To be done: Give the lines of the material verbatim, from the first line to the line with "TOP_SEED = 53", including both.

----------------------------------------

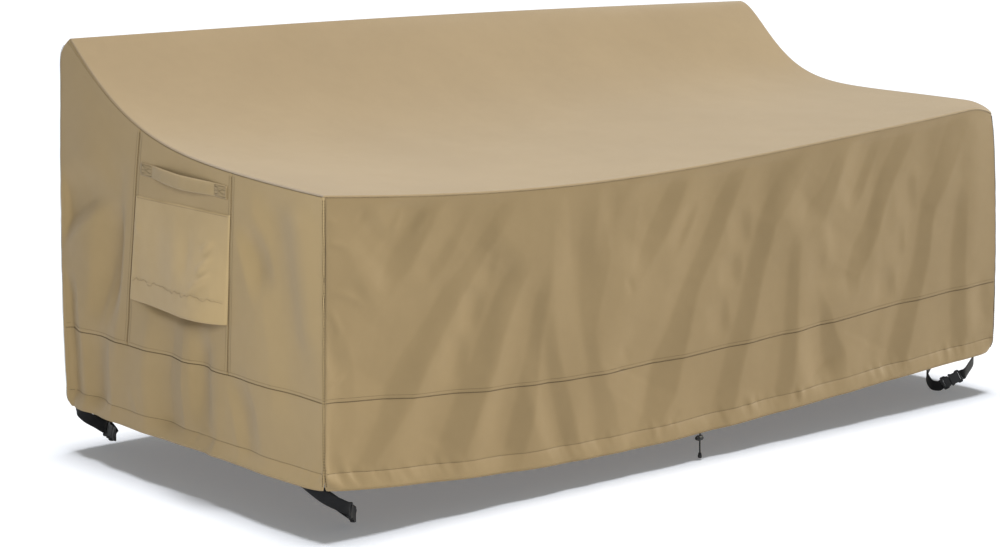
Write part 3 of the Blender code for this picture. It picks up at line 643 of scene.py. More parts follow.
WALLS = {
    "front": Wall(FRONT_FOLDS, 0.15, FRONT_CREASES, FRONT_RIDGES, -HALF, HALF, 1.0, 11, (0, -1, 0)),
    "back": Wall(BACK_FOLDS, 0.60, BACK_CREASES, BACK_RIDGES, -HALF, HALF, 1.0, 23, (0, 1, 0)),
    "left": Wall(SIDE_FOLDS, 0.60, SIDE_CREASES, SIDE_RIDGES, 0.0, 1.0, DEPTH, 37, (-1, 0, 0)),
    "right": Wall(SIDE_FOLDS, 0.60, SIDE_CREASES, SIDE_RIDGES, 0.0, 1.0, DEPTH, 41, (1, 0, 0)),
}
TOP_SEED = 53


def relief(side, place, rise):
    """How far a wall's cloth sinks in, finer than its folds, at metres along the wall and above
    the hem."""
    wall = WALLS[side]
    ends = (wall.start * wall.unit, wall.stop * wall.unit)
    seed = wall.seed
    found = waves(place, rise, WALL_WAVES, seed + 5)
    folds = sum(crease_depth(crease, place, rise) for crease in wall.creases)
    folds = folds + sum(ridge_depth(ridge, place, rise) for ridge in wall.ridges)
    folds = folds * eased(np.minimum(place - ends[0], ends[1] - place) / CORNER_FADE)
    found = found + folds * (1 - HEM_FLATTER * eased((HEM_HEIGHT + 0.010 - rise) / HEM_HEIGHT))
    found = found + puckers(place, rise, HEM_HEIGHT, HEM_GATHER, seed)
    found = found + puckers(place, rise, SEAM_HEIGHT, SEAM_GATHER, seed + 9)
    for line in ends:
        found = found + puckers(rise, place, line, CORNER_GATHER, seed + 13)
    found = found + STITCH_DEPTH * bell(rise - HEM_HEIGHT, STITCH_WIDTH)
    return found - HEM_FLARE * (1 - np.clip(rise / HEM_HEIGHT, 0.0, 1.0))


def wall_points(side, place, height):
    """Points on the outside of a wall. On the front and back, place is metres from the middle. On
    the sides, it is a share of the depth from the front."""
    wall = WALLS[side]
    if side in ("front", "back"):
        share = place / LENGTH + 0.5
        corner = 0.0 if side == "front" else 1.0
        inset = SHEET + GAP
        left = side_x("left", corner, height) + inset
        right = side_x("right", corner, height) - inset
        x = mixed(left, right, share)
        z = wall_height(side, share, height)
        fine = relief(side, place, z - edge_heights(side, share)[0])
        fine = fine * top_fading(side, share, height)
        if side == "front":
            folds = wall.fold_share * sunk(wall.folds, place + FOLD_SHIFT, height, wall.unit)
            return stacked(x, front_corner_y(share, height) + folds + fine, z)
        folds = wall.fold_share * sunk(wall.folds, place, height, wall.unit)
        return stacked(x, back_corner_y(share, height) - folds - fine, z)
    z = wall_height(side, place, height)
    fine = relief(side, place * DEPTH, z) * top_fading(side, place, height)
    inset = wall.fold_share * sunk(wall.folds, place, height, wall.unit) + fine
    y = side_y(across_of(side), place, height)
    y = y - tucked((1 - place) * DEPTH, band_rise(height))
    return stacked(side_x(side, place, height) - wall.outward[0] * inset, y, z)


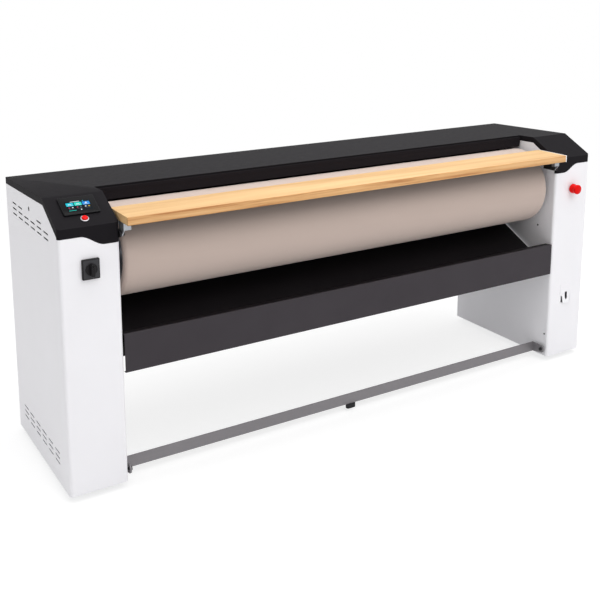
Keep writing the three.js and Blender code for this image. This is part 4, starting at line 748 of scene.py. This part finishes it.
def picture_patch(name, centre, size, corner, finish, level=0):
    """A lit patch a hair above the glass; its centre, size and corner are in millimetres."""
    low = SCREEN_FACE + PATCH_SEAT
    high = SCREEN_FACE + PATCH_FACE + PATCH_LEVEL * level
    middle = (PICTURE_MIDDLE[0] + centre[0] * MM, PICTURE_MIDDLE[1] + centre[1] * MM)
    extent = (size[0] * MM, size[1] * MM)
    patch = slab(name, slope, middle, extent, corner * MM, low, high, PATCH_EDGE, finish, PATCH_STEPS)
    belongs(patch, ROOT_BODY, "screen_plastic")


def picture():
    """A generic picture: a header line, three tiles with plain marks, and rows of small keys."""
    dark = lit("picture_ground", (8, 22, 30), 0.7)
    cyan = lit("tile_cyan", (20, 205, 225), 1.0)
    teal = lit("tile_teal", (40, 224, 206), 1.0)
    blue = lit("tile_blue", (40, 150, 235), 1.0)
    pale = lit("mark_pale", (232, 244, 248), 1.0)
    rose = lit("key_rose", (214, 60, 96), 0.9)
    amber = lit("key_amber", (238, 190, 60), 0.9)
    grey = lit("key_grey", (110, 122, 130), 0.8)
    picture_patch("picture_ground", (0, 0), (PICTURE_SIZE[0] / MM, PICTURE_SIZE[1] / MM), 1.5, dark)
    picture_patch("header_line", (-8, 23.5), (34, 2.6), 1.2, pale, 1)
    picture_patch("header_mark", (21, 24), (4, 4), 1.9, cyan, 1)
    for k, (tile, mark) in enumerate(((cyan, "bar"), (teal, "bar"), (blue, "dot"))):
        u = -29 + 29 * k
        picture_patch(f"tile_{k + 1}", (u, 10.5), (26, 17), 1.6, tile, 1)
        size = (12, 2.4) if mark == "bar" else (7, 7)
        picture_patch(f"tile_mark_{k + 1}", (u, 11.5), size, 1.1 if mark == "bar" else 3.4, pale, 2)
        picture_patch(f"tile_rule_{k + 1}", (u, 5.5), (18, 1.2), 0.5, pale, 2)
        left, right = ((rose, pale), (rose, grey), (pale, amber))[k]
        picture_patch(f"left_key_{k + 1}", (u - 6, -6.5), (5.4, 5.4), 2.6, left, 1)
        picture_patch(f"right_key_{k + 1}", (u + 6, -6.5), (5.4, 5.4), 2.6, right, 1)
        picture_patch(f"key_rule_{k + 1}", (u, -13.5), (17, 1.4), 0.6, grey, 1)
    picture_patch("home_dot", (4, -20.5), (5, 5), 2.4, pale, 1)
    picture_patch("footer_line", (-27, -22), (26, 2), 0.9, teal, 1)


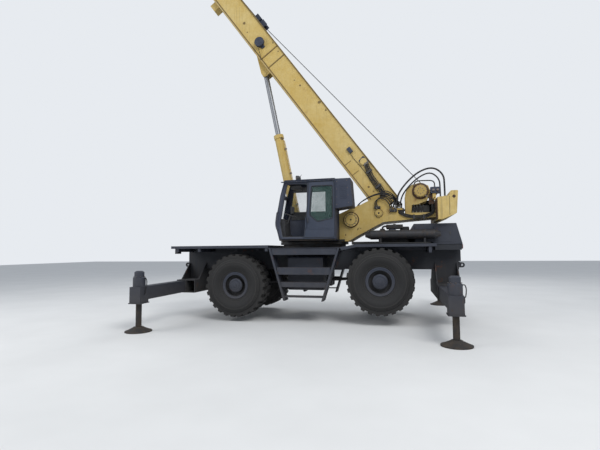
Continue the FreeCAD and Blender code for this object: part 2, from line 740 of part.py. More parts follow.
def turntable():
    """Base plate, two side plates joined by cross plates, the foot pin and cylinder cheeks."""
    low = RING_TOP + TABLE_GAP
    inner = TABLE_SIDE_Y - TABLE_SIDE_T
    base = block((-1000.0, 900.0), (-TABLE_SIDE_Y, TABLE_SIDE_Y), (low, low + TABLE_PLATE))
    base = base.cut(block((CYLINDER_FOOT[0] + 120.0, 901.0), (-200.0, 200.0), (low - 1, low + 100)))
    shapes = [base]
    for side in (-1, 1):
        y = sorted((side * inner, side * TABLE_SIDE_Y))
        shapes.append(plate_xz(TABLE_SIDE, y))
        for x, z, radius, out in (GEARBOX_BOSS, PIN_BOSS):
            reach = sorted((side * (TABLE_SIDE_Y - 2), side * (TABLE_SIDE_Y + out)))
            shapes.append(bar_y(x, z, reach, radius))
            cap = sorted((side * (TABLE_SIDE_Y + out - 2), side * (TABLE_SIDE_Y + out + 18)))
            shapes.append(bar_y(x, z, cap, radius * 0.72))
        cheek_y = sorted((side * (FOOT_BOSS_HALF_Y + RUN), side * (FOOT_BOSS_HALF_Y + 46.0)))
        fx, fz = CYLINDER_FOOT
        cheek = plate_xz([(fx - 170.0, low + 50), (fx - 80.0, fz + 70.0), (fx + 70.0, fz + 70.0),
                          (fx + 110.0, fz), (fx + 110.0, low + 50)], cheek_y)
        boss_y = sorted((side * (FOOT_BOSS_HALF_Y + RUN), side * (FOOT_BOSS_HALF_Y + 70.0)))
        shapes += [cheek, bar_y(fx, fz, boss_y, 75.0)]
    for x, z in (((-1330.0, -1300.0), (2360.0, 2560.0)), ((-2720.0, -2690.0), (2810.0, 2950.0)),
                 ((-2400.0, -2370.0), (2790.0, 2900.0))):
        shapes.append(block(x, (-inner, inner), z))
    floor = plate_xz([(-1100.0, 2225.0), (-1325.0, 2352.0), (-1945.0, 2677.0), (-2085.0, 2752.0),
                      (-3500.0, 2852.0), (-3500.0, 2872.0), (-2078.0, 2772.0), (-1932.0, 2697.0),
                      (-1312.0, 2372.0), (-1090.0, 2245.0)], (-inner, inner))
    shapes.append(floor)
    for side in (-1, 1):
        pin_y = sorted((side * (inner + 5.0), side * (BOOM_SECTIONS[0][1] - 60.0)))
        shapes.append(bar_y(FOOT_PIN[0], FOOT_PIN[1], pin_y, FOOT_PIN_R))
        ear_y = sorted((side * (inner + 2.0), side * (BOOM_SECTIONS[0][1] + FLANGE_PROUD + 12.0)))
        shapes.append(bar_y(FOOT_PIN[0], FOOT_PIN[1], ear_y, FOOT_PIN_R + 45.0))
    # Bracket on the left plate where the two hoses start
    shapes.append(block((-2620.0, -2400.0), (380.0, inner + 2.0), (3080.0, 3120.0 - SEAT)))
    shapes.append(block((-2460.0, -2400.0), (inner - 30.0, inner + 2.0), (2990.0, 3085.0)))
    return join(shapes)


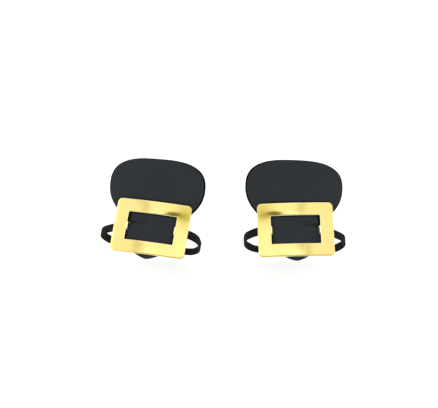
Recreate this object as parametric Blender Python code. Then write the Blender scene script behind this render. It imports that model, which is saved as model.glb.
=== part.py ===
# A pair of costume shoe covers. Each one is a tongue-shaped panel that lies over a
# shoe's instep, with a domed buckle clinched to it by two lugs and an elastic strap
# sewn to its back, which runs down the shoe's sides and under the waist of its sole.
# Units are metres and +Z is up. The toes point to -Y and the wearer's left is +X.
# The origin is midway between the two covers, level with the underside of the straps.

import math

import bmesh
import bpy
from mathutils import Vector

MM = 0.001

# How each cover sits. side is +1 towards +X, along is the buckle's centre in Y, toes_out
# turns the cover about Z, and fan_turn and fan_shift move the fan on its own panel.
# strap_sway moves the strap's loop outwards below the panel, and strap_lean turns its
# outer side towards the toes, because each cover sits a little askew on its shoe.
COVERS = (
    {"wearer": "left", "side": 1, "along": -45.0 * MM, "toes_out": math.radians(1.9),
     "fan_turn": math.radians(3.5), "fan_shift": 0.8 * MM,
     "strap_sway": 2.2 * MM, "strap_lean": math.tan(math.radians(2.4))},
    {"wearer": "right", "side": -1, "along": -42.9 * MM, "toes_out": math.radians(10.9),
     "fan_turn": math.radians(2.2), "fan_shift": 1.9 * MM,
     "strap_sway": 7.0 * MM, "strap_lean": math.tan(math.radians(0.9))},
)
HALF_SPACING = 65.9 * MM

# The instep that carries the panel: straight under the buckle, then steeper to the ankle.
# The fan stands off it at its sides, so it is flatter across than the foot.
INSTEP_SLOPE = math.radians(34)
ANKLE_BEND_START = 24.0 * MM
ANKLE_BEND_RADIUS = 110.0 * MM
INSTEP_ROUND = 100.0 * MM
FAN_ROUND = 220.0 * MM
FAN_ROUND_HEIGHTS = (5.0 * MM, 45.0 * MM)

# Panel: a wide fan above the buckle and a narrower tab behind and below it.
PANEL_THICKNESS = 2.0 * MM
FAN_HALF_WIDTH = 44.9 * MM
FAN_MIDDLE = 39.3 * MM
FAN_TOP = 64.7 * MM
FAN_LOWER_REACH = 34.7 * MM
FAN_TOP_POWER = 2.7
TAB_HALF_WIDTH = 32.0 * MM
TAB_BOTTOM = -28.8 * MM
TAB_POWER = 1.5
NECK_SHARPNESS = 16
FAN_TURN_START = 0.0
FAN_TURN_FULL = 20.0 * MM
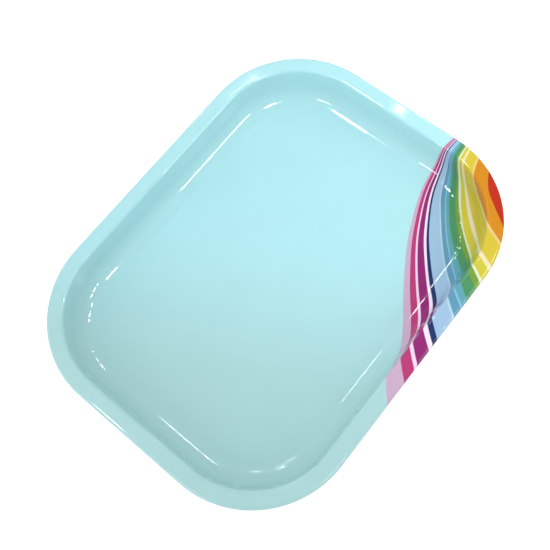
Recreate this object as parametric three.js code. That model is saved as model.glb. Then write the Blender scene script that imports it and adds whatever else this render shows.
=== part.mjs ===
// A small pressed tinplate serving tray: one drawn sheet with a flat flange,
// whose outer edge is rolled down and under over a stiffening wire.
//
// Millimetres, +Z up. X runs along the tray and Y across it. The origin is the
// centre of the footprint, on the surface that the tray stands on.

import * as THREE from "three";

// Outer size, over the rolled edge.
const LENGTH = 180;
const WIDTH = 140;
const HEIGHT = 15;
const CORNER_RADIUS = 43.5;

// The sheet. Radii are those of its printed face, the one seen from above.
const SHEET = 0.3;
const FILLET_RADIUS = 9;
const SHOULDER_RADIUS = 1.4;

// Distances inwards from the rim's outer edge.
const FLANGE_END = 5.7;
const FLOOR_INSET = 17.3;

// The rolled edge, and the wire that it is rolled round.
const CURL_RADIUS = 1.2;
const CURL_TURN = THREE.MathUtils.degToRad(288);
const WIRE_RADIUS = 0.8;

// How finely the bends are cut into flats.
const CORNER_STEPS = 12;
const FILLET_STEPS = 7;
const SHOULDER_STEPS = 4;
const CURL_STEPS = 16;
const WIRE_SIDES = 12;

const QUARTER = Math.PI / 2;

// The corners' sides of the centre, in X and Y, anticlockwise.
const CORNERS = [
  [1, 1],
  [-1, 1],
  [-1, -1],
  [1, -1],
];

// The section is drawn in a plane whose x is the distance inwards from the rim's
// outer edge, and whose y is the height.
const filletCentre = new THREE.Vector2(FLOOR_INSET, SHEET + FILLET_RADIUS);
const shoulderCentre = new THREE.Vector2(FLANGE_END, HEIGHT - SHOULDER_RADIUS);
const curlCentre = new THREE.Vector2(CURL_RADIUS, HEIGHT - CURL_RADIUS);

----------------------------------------

Task answer:
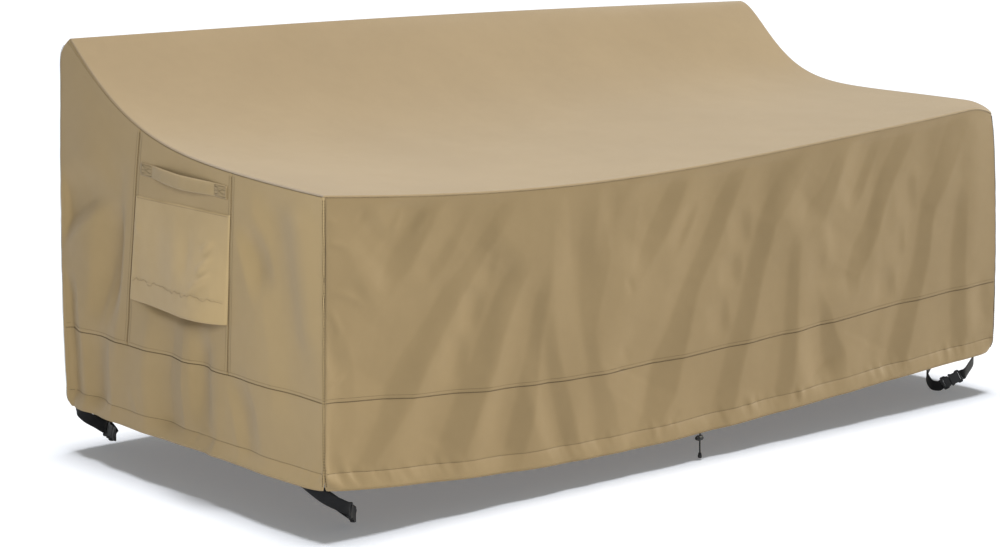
Write part 3 of the Blender code for this picture. It picks up at line 643 of scene.py. More parts follow.
WALLS = {
    "front": Wall(FRONT_FOLDS, 0.15, FRONT_CREASES, FRONT_RIDGES, -HALF, HALF, 1.0, 11, (0, -1, 0)),
    "back": Wall(BACK_FOLDS, 0.60, BACK_CREASES, BACK_RIDGES, -HALF, HALF, 1.0, 23, (0, 1, 0)),
    "left": Wall(SIDE_FOLDS, 0.60, SIDE_CREASES, SIDE_RIDGES, 0.0, 1.0, DEPTH, 37, (-1, 0, 0)),
    "right": Wall(SIDE_FOLDS, 0.60, SIDE_CREASES, SIDE_RIDGES, 0.0, 1.0, DEPTH, 41, (1, 0, 0)),
}
TOP_SEED = 53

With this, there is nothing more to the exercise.